**What you need to do:**
Print exactly the part opening with the line containing "in imported if" and closing with the line containing "PAD_HIGH = LINER_LOW - 2.2", with both of those lines included.

**Dataset content:**
= = = =

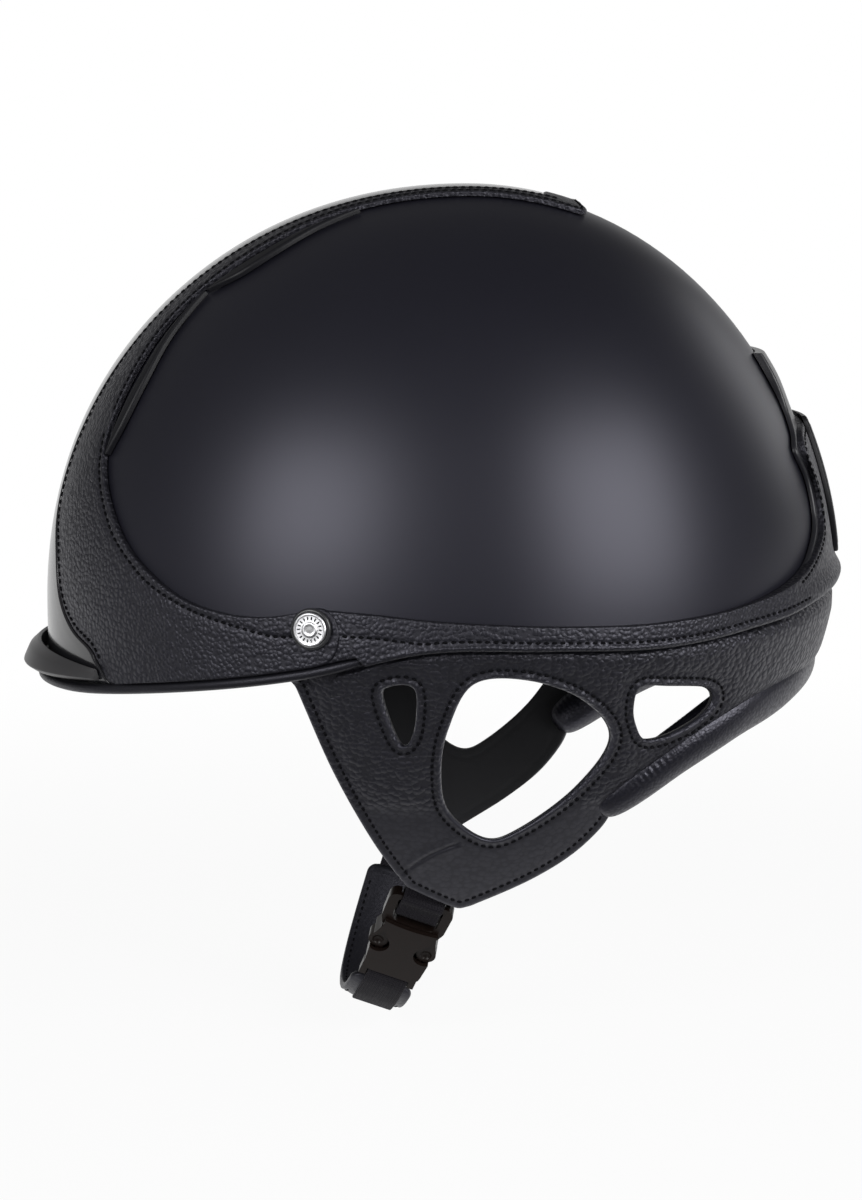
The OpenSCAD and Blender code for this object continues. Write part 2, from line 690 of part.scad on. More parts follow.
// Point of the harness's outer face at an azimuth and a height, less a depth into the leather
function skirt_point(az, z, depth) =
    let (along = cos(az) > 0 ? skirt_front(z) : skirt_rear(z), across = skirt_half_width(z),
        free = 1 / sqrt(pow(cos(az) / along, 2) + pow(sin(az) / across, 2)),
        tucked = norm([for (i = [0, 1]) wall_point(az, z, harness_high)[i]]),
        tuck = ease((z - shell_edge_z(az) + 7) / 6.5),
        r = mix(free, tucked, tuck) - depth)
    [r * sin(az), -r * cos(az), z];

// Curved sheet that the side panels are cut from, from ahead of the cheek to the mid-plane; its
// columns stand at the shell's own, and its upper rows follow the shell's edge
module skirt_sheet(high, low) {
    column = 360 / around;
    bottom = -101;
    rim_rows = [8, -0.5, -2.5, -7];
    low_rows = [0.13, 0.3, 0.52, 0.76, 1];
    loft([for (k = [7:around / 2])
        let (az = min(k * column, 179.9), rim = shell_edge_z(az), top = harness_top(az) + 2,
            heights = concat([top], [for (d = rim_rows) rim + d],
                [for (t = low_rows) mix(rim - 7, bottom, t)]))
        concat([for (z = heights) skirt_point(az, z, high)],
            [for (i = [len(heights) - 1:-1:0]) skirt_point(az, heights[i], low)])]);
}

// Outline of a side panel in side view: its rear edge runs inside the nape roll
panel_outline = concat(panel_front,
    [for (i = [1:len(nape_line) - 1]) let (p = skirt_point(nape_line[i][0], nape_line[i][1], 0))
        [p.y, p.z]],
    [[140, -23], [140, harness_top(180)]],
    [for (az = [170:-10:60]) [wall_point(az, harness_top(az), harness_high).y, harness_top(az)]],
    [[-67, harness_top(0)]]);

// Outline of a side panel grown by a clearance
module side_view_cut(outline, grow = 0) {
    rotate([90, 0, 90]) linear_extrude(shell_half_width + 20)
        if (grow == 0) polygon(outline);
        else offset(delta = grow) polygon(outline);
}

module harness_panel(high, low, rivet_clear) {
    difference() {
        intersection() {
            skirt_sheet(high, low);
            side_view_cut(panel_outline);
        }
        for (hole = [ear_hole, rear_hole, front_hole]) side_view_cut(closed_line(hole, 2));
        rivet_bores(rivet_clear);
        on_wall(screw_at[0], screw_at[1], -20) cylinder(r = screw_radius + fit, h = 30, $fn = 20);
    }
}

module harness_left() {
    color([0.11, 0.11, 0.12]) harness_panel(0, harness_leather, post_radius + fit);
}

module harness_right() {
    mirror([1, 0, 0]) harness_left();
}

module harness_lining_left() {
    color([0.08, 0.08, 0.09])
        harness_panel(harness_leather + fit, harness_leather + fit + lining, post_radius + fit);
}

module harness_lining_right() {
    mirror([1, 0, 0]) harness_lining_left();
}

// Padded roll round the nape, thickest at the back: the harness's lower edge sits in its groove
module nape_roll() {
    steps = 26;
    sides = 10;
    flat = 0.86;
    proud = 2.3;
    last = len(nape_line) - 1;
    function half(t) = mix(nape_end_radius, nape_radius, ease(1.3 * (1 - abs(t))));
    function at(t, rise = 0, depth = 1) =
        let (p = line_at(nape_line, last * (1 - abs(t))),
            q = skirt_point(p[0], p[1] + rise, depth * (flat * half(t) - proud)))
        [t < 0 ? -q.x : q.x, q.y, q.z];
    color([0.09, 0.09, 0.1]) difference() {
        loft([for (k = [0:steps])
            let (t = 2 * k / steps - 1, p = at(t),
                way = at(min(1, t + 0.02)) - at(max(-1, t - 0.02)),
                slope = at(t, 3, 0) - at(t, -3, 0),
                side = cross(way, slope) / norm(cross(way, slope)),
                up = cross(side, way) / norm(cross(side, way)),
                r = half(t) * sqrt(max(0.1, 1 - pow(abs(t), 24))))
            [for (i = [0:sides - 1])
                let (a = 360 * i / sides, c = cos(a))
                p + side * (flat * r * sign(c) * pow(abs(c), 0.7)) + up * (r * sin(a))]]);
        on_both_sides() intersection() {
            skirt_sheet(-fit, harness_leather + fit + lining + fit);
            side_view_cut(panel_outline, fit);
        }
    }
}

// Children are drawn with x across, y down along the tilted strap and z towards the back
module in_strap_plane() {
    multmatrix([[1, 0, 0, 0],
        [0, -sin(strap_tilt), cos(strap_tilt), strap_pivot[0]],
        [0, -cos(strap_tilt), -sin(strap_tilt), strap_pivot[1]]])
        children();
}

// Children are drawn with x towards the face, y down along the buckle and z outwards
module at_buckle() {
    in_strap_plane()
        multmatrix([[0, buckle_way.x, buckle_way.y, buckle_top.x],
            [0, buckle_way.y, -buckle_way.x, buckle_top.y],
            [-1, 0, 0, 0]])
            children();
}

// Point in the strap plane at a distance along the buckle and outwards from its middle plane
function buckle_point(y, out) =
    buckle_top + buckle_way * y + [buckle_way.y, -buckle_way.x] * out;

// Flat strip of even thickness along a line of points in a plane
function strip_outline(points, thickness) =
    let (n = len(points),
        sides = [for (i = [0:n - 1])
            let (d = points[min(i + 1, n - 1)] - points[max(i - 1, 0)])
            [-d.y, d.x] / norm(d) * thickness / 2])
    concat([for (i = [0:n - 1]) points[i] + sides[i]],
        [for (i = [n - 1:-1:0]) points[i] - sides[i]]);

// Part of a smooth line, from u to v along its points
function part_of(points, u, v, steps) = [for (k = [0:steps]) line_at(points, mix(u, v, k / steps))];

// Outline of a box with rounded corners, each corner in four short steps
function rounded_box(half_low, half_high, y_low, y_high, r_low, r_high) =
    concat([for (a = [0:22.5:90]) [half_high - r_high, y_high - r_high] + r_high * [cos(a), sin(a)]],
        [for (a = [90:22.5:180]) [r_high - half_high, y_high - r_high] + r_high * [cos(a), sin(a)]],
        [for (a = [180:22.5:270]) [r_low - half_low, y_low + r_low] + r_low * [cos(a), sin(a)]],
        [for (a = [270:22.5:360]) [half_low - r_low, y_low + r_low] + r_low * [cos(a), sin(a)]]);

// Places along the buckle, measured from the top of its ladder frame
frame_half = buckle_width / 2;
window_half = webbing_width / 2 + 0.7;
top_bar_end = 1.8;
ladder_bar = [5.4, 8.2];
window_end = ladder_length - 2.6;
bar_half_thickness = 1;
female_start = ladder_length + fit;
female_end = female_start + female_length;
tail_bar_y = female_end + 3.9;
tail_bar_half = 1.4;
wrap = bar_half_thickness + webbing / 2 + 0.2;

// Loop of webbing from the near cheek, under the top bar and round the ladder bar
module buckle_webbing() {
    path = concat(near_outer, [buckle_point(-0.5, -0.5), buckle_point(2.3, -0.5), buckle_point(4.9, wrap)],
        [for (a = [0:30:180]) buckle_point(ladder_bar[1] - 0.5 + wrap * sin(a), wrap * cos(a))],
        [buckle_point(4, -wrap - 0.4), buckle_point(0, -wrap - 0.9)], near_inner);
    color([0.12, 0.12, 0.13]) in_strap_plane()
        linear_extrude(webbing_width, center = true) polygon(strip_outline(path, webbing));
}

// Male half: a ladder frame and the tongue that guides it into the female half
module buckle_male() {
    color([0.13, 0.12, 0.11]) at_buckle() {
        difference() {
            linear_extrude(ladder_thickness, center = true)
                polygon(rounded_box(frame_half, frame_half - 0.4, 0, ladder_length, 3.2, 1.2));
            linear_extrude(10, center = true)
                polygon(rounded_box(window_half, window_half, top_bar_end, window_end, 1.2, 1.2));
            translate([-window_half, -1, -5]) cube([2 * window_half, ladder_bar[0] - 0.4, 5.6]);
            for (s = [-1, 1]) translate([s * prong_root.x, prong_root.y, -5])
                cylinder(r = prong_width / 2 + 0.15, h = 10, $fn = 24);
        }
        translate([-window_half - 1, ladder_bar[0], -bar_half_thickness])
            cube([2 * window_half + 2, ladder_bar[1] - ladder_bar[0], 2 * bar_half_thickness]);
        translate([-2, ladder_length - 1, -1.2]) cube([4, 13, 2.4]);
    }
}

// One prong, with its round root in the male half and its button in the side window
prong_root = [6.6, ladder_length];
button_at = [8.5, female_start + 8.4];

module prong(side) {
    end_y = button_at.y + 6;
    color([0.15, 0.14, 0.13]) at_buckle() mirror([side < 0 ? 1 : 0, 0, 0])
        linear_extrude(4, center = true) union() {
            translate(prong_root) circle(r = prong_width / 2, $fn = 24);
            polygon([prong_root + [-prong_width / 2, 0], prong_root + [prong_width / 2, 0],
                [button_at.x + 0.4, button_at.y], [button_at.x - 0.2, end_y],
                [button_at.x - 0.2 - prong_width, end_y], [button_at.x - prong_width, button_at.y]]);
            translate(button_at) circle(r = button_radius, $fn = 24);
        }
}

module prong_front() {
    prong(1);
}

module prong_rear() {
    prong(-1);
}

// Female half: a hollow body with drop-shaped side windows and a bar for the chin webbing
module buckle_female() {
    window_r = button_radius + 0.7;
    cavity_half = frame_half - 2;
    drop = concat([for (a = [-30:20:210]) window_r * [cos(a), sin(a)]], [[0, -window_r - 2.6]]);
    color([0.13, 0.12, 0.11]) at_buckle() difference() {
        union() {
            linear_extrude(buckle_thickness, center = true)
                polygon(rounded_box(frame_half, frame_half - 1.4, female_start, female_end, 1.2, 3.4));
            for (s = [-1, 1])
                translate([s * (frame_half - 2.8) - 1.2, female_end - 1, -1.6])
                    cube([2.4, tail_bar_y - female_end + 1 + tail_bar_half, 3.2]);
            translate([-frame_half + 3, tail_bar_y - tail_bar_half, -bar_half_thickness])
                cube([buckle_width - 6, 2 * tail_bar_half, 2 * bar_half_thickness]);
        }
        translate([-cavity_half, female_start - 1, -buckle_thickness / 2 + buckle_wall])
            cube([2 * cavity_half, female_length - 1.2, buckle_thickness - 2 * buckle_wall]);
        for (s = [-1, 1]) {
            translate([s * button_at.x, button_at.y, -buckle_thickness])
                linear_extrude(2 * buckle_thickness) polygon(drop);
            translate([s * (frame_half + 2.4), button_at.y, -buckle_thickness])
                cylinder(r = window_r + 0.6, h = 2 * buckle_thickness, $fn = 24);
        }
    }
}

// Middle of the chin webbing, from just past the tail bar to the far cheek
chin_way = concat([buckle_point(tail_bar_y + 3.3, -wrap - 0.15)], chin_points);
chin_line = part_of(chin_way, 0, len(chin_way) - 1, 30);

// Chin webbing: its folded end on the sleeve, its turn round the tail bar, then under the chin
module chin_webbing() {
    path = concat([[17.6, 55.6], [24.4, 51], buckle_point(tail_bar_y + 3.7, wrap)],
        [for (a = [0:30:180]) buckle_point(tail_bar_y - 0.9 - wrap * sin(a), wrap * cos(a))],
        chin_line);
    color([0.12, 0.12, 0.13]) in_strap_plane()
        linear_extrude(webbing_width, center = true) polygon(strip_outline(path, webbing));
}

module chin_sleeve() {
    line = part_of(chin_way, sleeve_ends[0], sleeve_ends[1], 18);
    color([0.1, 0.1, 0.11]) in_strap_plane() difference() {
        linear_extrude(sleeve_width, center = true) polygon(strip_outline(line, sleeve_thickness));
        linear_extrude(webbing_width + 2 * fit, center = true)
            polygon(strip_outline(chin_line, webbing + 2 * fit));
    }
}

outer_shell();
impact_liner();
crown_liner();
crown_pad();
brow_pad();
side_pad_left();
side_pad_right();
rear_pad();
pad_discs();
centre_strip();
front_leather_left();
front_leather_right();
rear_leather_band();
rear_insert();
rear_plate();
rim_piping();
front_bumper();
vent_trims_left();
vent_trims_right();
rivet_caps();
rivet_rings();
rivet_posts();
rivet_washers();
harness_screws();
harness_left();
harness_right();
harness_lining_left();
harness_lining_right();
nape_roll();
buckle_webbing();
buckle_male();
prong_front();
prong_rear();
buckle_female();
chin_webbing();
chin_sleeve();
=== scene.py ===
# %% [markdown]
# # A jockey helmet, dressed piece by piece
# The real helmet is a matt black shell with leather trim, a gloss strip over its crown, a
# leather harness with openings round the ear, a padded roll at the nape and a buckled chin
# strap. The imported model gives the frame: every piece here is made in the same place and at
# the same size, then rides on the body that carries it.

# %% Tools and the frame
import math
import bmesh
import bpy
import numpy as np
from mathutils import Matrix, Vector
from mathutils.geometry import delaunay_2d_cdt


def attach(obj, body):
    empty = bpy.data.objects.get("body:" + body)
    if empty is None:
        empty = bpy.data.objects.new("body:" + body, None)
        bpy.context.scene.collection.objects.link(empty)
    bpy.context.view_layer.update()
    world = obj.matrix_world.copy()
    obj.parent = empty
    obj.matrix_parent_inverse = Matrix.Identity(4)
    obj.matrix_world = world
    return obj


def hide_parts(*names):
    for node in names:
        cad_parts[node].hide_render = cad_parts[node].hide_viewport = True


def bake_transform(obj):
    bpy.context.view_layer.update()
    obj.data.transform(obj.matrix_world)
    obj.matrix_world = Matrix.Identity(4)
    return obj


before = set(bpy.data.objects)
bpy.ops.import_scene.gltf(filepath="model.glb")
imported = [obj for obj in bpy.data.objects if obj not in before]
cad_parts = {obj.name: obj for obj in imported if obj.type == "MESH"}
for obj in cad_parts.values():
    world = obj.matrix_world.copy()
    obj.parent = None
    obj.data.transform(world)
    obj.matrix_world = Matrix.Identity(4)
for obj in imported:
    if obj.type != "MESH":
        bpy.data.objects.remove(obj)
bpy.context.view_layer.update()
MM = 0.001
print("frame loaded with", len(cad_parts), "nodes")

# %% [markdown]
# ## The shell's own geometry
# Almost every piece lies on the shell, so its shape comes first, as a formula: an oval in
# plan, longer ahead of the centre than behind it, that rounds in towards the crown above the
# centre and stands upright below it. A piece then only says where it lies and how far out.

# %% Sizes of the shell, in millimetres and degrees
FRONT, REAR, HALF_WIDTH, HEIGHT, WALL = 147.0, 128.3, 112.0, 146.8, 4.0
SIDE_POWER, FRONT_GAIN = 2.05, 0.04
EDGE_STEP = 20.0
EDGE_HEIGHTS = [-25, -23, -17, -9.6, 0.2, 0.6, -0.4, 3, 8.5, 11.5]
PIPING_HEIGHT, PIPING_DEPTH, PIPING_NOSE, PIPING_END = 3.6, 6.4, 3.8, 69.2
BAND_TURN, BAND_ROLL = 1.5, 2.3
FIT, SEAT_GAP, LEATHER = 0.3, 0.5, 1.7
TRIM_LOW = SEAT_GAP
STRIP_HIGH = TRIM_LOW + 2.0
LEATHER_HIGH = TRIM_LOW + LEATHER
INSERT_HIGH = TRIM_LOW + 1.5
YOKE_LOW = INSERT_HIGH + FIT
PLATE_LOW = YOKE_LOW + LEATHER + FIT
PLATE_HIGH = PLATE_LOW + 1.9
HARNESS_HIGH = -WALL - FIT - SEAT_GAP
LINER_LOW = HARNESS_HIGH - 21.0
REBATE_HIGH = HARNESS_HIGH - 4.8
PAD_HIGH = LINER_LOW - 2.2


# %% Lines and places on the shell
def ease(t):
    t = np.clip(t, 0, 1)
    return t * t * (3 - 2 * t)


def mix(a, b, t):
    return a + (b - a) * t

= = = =

**Result of this task:**
cad_parts = {obj.name: obj for obj in imported if obj.type == "MESH"}
for obj in cad_parts.values():
    world = obj.matrix_world.copy()
    obj.parent = None
    obj.data.transform(world)
    obj.matrix_world = Matrix.Identity(4)
for obj in imported:
    if obj.type != "MESH":
        bpy.data.objects.remove(obj)
bpy.context.view_layer.update()
MM = 0.001
print("frame loaded with", len(cad_parts), "nodes")

# %% [markdown]
# ## The shell's own geometry
# Almost every piece lies on the shell, so its shape comes first, as a formula: an oval in
# plan, longer ahead of the centre than behind it, that rounds in towards the crown above the
# centre and stands upright below it. A piece then only says where it lies and how far out.

# %% Sizes of the shell, in millimetres and degrees
FRONT, REAR, HALF_WIDTH, HEIGHT, WALL = 147.0, 128.3, 112.0, 146.8, 4.0
SIDE_POWER, FRONT_GAIN = 2.05, 0.04
EDGE_STEP = 20.0
EDGE_HEIGHTS = [-25, -23, -17, -9.6, 0.2, 0.6, -0.4, 3, 8.5, 11.5]
PIPING_HEIGHT, PIPING_DEPTH, PIPING_NOSE, PIPING_END = 3.6, 6.4, 3.8, 69.2
BAND_TURN, BAND_ROLL = 1.5, 2.3
FIT, SEAT_GAP, LEATHER = 0.3, 0.5, 1.7
TRIM_LOW = SEAT_GAP
STRIP_HIGH = TRIM_LOW + 2.0
LEATHER_HIGH = TRIM_LOW + LEATHER
INSERT_HIGH = TRIM_LOW + 1.5
YOKE_LOW = INSERT_HIGH + FIT
PLATE_LOW = YOKE_LOW + LEATHER + FIT
PLATE_HIGH = PLATE_LOW + 1.9
HARNESS_HIGH = -WALL - FIT - SEAT_GAP
LINER_LOW = HARNESS_HIGH - 21.0
REBATE_HIGH = HARNESS_HIGH - 4.8
PAD_HIGH = LINER_LOW - 2.2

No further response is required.